→ Source data:
-----
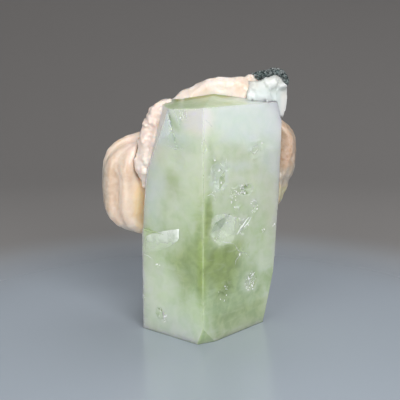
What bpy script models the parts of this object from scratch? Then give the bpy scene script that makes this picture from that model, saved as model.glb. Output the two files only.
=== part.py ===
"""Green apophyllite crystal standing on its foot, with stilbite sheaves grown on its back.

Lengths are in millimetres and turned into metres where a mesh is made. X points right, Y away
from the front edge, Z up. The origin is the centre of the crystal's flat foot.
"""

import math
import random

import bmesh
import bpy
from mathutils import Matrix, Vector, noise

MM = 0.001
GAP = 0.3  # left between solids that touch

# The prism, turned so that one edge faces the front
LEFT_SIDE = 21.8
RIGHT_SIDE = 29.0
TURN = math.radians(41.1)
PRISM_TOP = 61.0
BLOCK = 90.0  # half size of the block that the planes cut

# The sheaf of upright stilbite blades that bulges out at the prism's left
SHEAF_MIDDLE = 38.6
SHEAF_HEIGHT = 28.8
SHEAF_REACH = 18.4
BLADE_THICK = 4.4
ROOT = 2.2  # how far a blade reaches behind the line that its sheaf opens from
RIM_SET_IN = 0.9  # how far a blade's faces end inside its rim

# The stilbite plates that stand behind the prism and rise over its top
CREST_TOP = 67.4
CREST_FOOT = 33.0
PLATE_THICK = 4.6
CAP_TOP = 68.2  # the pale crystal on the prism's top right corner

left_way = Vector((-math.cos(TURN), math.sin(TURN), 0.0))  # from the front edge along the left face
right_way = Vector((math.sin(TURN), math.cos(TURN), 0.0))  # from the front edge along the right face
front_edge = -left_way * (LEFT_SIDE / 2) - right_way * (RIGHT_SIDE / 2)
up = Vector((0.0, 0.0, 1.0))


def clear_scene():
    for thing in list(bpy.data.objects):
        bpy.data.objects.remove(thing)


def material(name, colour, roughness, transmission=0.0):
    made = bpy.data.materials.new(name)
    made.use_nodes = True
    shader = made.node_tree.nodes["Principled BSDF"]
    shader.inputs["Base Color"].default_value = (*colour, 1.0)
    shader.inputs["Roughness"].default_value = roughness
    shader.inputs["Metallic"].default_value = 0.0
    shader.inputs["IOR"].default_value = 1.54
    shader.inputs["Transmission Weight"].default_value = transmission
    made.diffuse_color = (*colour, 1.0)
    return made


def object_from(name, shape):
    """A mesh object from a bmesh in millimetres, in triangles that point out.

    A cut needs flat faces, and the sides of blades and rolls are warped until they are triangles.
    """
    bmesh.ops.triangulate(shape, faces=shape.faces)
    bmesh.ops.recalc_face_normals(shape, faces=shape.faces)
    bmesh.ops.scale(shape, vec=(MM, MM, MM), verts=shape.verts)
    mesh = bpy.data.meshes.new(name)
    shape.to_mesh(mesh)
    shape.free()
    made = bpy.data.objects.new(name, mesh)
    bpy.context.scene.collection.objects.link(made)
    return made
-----
→ Exercise brief:
Exactly as they stand, set down the lines from the top of the data through the line with "BLOCK = 90.0".

→ Right answer:
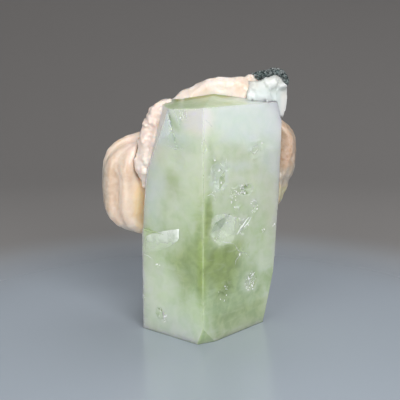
What bpy script models the parts of this object from scratch? Then give the bpy scene script that makes this picture from that model, saved as model.glb. Output the two files only.
=== part.py ===
"""Green apophyllite crystal standing on its foot, with stilbite sheaves grown on its back.

Lengths are in millimetres and turned into metres where a mesh is made. X points right, Y away
from the front edge, Z up. The origin is the centre of the crystal's flat foot.
"""

import math
import random

import bmesh
import bpy
from mathutils import Matrix, Vector, noise

MM = 0.001
GAP = 0.3  # left between solids that touch

# The prism, turned so that one edge faces the front
LEFT_SIDE = 21.8
RIGHT_SIDE = 29.0
TURN = math.radians(41.1)
PRISM_TOP = 61.0
BLOCK = 90.0  # half size of the block that the planes cut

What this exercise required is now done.